Solzhenitsyn thanked the AFL for publishing a map of Soviet concentration camps to counteract charges by Liberals in the U.S. who were claiming the camps did not exist. He points out that Liberals weren’t the only group supporting the Communists. Capitalists were encouraging business dealings with the Soviets, which of course gave badly needed economic support. He mentions Armand Hammer by name. Some American businessmen arrange an exhibit of criminological technology in Moscow. The KGB purchased the equipment, copied it, and used it to spy on citizens. Solzhenitsyn tells a story about Lenin predicting that Western Capitalists would compete with each other to sell the Soviets everything they needed without any concern for the future. He predicts that “…when the bourgeoisie a rope and the bourgeoisie will hang itself.” Lenin is asked where they would get enough rope for that, he replied, “They will sell it to us themselves.”
Solzhenitsyn reminded the union leaders that when the Soviet Union was in the grips of famine in the 1920s that the Americans responded to pleas for help by feeding the hungry. The American Relief Administration (ARA) set up by the future President Hoover fed millions of Russians. The Soviets later purged all public records of the ARA except for a declaration that the organization was a spy network. The people who were saved by the ARA weren’t safe for long. The speech mentions fifteen million peasants shipped off to their deaths and the six million people who died from an artificially created famine in the Ukraine between 1932 and 1933. It was also 1933 that President Roosevelt “…decided that this system was worthy of diplomatic recognition, of friendship, and of assistance.” By 1937 Stalin was having more than forty thousand people executed each month. Roosevelt in Teheran made a toast and said, “I do not doubt that the three of us (Roosevelt, Churchill, and Stalin) are leading our peoples in accordance with their desires and their aims.” It was at Yalta that “…the occupation of Mongolia, Moldavia, Estonia, Latvia, and Lithuania was silently recognized…After that, almost nothing was done to protect Eastern Europe, and seven or eight more countries were surrendered.” Solzhenitsyn declared that the United States helps the most unselfishly, and is cursed in reply, “Yankee Go Home.” He mentioned that food and clothes collected throughout the United States by “Soviet-American friendship societies” were distributed “among the privileged circles,” and average citizens never knew of the generosity.
There is an interesting story about a Soviet citizen who had visited the United States and commented on return that the country had wonderful roads. The KGB arrested him and demanded a sentence of ten years. The judge replied, “I don’t object, but there is not enough evidence. Couldn’t you find something else against him?” The judge was exiled.
Solzhenitsyn warns, “The Communist leaders respect only firmness and have contempt for persons who continually give in to them.” This is where he pleads, “Interfere…We beg you to come and interfere.”

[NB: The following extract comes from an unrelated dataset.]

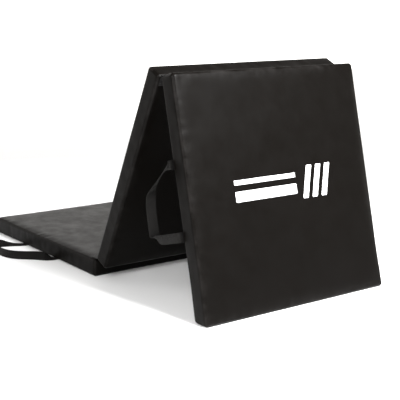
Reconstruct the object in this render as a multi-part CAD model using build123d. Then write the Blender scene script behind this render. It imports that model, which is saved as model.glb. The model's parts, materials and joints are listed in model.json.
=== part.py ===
from build123d import *
import math
import os

# Folding exercise mat: three boxed foam panels in a sewn cover, joined by two fabric
# hinges that fold in opposite directions, with a webbing carry handle on each outer panel.
# Millimetres. The frame's origin is the centre of the base panel's underside, +Z is up,
# +X runs from the base panel towards the two panels that stand as a tent, and -Y is the
# side that carries the handles.

# Panels
PANEL_LENGTH = 600.0
PANEL_WIDTH = 600.0
PANEL_THICKNESS = 50.0
COVER_THICKNESS = 1.0
EDGE_RADIUS = 8.0
FOAM_GAP = 0.2

# Fabric hinges: each folding line lies just off the two faces that close on each other
HINGE_END_GAP = 3.0
HINGE_FACE_GAP = 2.0
HINGE_LEAF_WIDTH = 30.0
HINGE_LEAF_THICKNESS = 1.0
HINGE_LEAF_INSET = 8.0
HINGE_LINE_CLEARANCE = 0.4

# Pose in which the mat stands: the middle panel's slope above the floor
MIDDLE_SLOPE = 65.5

# Carry handles, webbing on edge. A route's points are (distance along the panel from its
# folding line, distance out from the seam); its radii round the inner points.
WEBBING_WIDTH = 25.0
WEBBING_THICKNESS = 2.2
SEAM_TAIL_LENGTH = 16.0
SEAM_TAIL_THICKNESS = 1.6
POCKET_CLEARANCE = 0.2
SEW_GAP = 0.5

# A pivot is (distance out, height above the panel's underside): the line a loop swings on.
BASE_ROUTE = [(225, 0), (292, 108), (362, 116), (428, 90), (437, 47), (413, 0)]
BASE_RADII = [45, 60, 40, 40]
BASE_PIVOT = (40.5, 13.0)
BASE_END_LENGTH = BASE_PIVOT[0] - 0.5
BASE_LOOP_START = BASE_PIVOT[0] + 0.8
# The webbing starts to twist from flat in the seam towards on edge, as (distance out,
# height). It stays under the pivot, so the loop swings up clear of it.
BASE_TWIST = [(0, 0.5), (0, 2.6), (27, 9.5), (BASE_END_LENGTH, 13.2), (BASE_END_LENGTH, 0.5)]

FRONT_ROUTE = [(220, 0), (276, 80), (339, 96), (402, 98), (399, 0)]
FRONT_RADII = [50, 80, 14]
FRONT_PIVOT = (13.2, 1.0)
FRONT_END_LENGTH = FRONT_PIVOT[0] - 0.3
FRONT_LOOP_START = 2.2

# Print on the front panel: plain stripes, centred on its face
PRINT_THICKNESS = 0.3
BAR_LENGTH = 200.0
BAR_WIDTHS = (12.0, 26.0)
BAR_GAP = 16.0
SLASH_COUNT = 3
SLASH_WIDTH = 18.0
SLASH_GAP = 14.0
SLASH_HEIGHT = 84.0
SLASH_LEAN = 24.0
MARK_GAP = 18.0
PRINT_CORNER = 3.0

# Derived sizes
PITCH = PANEL_LENGTH + 2 * HINGE_END_GAP
FOLD_LINE_X = PANEL_LENGTH / 2 + HINGE_END_GAP
FOLD_LINE_Z = PANEL_THICKNESS + HINGE_FACE_GAP
FOLD_AXIS = Axis((FOLD_LINE_X, 0, FOLD_LINE_Z), (0, 1, 0))
RIDGE_AXIS = Axis((FOLD_LINE_X + PITCH, 0, -HINGE_FACE_GAP), (0, 1, 0))


def ridge_height():
    """Height of the ridge's folding line above the floor in the standing pose."""
    slope = math.radians(MIDDLE_SLOPE)
    across = PANEL_THICKNESS + 2 * HINGE_FACE_GAP
    return FOLD_LINE_Z + PITCH * math.sin(slope) - across * math.cos(slope)


def front_slope():
    """Slope of the front panel at which the rounded inner edge of its foot meets the floor."""
    along = HINGE_END_GAP + PANEL_LENGTH - EDGE_RADIUS
    off = HINGE_FACE_GAP + EDGE_RADIUS
    drop = ridge_height() - EDGE_RADIUS
    return math.degrees(math.asin(drop / math.hypot(along, off)) + math.atan2(off, along))


RIDGE_FOLD = MIDDLE_SLOPE + front_slope()


def block(x, y, z):
    """A box between pairs of coordinates."""
    centre = [(low + high) / 2 for low, high in (x, y, z)]
    return Pos(*centre) * Box(x[1] - x[0], y[1] - y[0], z[1] - z[0])


def rounded_block(inset, radius):
    """The panel's envelope moved in by inset, with every edge rounded."""
    solid = block(
        (inset, PANEL_LENGTH - inset),
        (inset, PANEL_WIDTH - inset),
        (inset, PANEL_THICKNESS - inset),
    )
    return fillet(solid.edges(), radius)


def side_wedge(corners):
    """A prism over the triangle from one side of the panel to its centre."""
    centre = (PANEL_LENGTH / 2, PANEL_WIDTH / 2)
    face = Polygon(*corners, centre, align=None)
    return extrude(face, PANEL_THICKNESS)


def panel_pieces(name, side_names, tails):
    """Foam core, top and bottom sheet and four side bands, in the panel's own frame:
    length along X from 0, width along Y from 0, underside at Z = 0."""
    shell = rounded_block(0, EDGE_RADIUS)
    shell -= rounded_block(COVER_THICKNESS, EDGE_RADIUS - COVER_THICKNESS)
    core_inset = COVER_THICKNESS + FOAM_GAP
    core = rounded_block(core_inset, EDGE_RADIUS - core_inset)
    for tail in tails:
        core -= offset(tail, POCKET_CLEARANCE)
    whole = ((0, PANEL_LENGTH), (0, PANEL_WIDTH))
    low, high = EDGE_RADIUS, PANEL_THICKNESS - EDGE_RADIUS
    bottom = shell & block(*whole, (0, low))
    for tail in tails:
        bottom -= tail
    pieces = {
        f"{name}_foam": core,
        f"{name}_bottom_sheet": bottom,
        f"{name}_top_sheet": shell & block(*whole, (high, PANEL_THICKNESS)),
    }
    ring = shell & block(*whole, (low, high))
    near_left, near_right = (0, 0), (PANEL_LENGTH, 0)
    far_left, far_right = (0, PANEL_WIDTH), (PANEL_LENGTH, PANEL_WIDTH)
    sides = [
        (near_left, near_right),
        (far_right, far_left),
        (far_left, near_left),
        (near_right, far_right),
    ]
    for side, corners in zip(side_names, sides):
        pieces[f"{name}_{side}_band"] = ring & side_wedge(corners)
    return pieces


def hinge_leaf(at_far_end, on_top):
    """The half of a hinge's fabric strip that is sewn to one panel."""
    reach = HINGE_END_GAP - HINGE_LINE_CLEARANCE
    along = (-reach, HINGE_LEAF_WIDTH)
    if at_far_end:
        along = (PANEL_LENGTH - HINGE_LEAF_WIDTH, PANEL_LENGTH + reach)
    height = (-HINGE_LEAF_THICKNESS, 0)
    if on_top:
        height = (PANEL_THICKNESS, PANEL_THICKNESS + HINGE_LEAF_THICKNESS)
    return block(along, (HINGE_LEAF_INSET, PANEL_WIDTH - HINGE_LEAF_INSET), height)


def webbing(route, radii, along, height):
    """Webbing on edge along a route, in the panel's frame. along turns a distance from the
    folding line into the panel's X, and height is the middle of the webbing's width."""
    points = [(along(distance), -out) for distance, out in route]
    path = FilletPolyline(*points, radius=radii)
    start = Plane(origin=path @ 0, z_dir=path % 0, x_dir=(0, 0, 1))
    section = start * Rectangle(WEBBING_WIDTH, WEBBING_THICKNESS)
    strap = sweep(section, path=path)
    return Pos(0, 0, height) * strap


def seam_tail(x, out):
    """The flat end of a handle's webbing, caught in the seam under the foam."""
    height = (COVER_THICKNESS, COVER_THICKNESS + SEAM_TAIL_THICKNESS)
    half = WEBBING_WIDTH / 2
    return block((x - half, x + half), (-out, SEAM_TAIL_LENGTH), height)


def beyond(distance):
    """Everything further out from the seam than a distance."""
    along = (0, PANEL_LENGTH)
    return block(along, (-PANEL_WIDTH, -distance), (-WEBBING_WIDTH, 2 * WEBBING_WIDTH))


def twist_prism():
    """The outline of the webbing's twist, run along the whole panel."""
    outline = [(-out, height) for out, height in BASE_TWIST]
    face = Plane.YZ * Polygon(*outline, align=None)
    return extrude(face, PANEL_LENGTH)


def base_handle(along):
    """The base panel's handle lies on the floor: its loop and its two fixed ends."""
    strap = webbing(BASE_ROUTE, BASE_RADII, along, BASE_PIVOT[1])
    tails = [seam_tail(along(BASE_ROUTE[i][0]), SEW_GAP) for i in (0, -1)]
    ends = strap & twist_prism()
    for tail in tails:
        ends += tail
    return strap & beyond(BASE_LOOP_START), ends, tails


def front_handle(along):
    """The front panel's handle, its loop turned to hang on the inner side of the tent."""
    pivot_out, pivot_height = FRONT_PIVOT
    strap = webbing(FRONT_ROUTE, FRONT_RADII, along, 0)
    loop = strap & beyond(FRONT_LOOP_START)
    loop = loop.rotate(Axis.X, 90)
    loop = Pos(0, -pivot_out, pivot_height) * loop
    tails = [seam_tail(along(FRONT_ROUTE[i][0]), FRONT_END_LENGTH) for i in (0, -1)]
    return loop, tails[0] + tails[1], tails


def front_print():
    """Three slanted stripes beside two plain bars, as a thin film on the front panel."""
    slash_step = SLASH_WIDTH + SLASH_GAP
    slashes_width = SLASH_COUNT * slash_step - SLASH_GAP
    total = BAR_LENGTH + MARK_GAP + slashes_width + SLASH_LEAN
    left = -total / 2
    shapes = []
    height = -(sum(BAR_WIDTHS) + BAR_GAP) / 2
    for width in BAR_WIDTHS:
        centre = (height + width / 2, left + BAR_LENGTH / 2)
        shapes.append(Pos(*centre) * RectangleRounded(width, BAR_LENGTH, PRINT_CORNER))
        height += width + BAR_GAP
    first = left + BAR_LENGTH + MARK_GAP
    for number in range(SLASH_COUNT):
        start = first + number * slash_step
        top, bottom = -SLASH_HEIGHT / 2, SLASH_HEIGHT / 2
        corners = [
            (top, start + SLASH_LEAN),
            (top, start + SLASH_LEAN + SLASH_WIDTH),
            (bottom, start + SLASH_WIDTH),
            (bottom, start),
        ]
        slash = Polygon(*corners, align=None)
        shapes.append(fillet(slash.vertices(), PRINT_CORNER))
    centre = Pos(PANEL_LENGTH / 2, PANEL_WIDTH / 2, PANEL_THICKNESS)
    return [centre * extrude(shape, PRINT_THICKNESS, dir=(0, 0, 1)) for shape in shapes]


def at_base(shape):
    """From the panel's own frame to the base panel's place."""
    return Pos(-PANEL_LENGTH / 2, -PANEL_WIDTH / 2, 0) * shape


def at_middle(shape):
    """From the panel's own frame to the middle panel's place, leaning up from the fold."""
    flat = Pos(FOLD_LINE_X + HINGE_END_GAP, -PANEL_WIDTH / 2, 0) * shape
    return flat.rotate(FOLD_AXIS, -MIDDLE_SLOPE)


def at_front(shape):
    """From the panel's own frame to the front panel's place, leaning back to the floor."""
    flat = Pos(FOLD_LINE_X + PITCH + HINGE_END_GAP, -PANEL_WIDTH / 2, 0) * shape
    folded = flat.rotate(RIDGE_AXIS, RIDGE_FOLD)
    return folded.rotate(FOLD_AXIS, -MIDDLE_SLOPE)


def solids_of(shape):
    """The solids of one shape or of a list of shapes."""
    shapes = shape if isinstance(shape, list) else [shape]
    return [solid for item in shapes for solid in item.solids()]


def build():
    """Every node's name with its shape in its place."""
    base_loop, base_ends, base_tails = base_handle(
        lambda distance: PANEL_LENGTH + HINGE_END_GAP - distance
    )
    front_loop, front_ends, front_tails = front_handle(
        lambda distance: distance - HINGE_END_GAP
    )
    base = panel_pieces("base", ("near", "far", "outer", "fold"), base_tails)
    base["fold_hinge_base_leaf"] = hinge_leaf(True, True)
    base["base_handle_ends"] = base_ends
    base["base_handle_loop"] = base_loop
    middle = panel_pieces("middle", ("near", "far", "fold", "ridge"), [])
    middle["fold_hinge_middle_leaf"] = hinge_leaf(False, True)
    middle["ridge_hinge_middle_leaf"] = hinge_leaf(True, False)
    front = panel_pieces("front", ("near", "far", "ridge", "foot"), front_tails)
    front["ridge_hinge_front_leaf"] = hinge_leaf(False, False)
    front["front_handle_ends"] = front_ends
    front["front_handle_loop"] = front_loop
    front["front_print"] = front_print()
    placed = {}
    for pieces, place in ((base, at_base), (middle, at_middle), (front, at_front)):
        for name, shape in pieces.items():
            placed[name] = [place(solid) for solid in solids_of(shape)]
    return placed


os.makedirs("parts", exist_ok=True)
for node, solids in build().items():
    shape = solids[0] if len(solids) == 1 else Compound(children=solids)
    export_step(shape, f"parts/{node}.step")
print("front panel slope", round(front_slope(), 4), "ridge fold", round(RIDGE_FOLD, 4))
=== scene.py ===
import json
import math

import bmesh
import bpy
import numpy as np
from mathutils import Matrix, Vector
from mathutils.bvhtree import BVHTree


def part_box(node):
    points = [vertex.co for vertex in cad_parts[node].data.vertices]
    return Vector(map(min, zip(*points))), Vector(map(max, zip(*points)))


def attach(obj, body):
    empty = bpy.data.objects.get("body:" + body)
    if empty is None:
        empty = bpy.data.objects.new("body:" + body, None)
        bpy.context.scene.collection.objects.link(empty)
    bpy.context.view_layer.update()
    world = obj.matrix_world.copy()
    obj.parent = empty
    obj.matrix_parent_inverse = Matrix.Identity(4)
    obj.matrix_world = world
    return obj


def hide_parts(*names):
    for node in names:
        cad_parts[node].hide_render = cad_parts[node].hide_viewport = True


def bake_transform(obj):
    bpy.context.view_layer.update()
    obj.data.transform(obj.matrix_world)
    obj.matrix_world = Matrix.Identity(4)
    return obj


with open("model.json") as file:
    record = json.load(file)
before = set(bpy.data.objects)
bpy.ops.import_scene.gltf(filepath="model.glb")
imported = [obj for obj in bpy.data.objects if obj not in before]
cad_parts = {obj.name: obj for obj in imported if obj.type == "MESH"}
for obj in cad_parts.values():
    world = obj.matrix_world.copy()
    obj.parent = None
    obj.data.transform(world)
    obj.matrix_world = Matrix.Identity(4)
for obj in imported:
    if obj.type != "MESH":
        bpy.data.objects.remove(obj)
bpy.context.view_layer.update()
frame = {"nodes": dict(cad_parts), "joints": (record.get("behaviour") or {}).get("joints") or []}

# Folding exercise mat, in metres. Each panel is a foam block in a sewn cover. A panel's own
# frame has x along its length, y across it and z up from its underside.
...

The second speech was also given to the AFLCIO a few days after the first. He gives a Russian proverb as an early warning in this speech, “When it happens to you, you’ll know it’s true. He also lists several of the predictions made by Marxists that were to lead to their overall victory, but many did not come true. They said the conditions of the working class in the West would deteriorate steadily and become unbearable. The Communist revolution would begin in advanced industrial countries, and capitalism would be overthrown. It was also said that war only existed because of Capitalism. Of course none of that was true or would become true. It is true that there were wide attempts to ignore the tanks when they roared into Budapest and Czechoslovakia. It is true that Lenin hated even the slightest deviation from his ideas. Speeches about open dialogue translated to machine guns and revolvers. The Bolsheviks pursued power under the slogan, “All Power to the Constituent Assembly.” “But when…they got 25 percent of the vote…they dispersed the Constituent Assembly.”
The Communists advocated ware as an instrument for achieving their goals, but they became peace advocates after America developed and used the atomic bomb. They publically advocate detente when they feel it is to their advantage. They say in closed lectures, “…capitalism must be destroyed.” (Detene means two persons meeting and showing with an open hand that they don’t have a stone or club. Detente “…literally means a reduction in the tension of a taut rope.)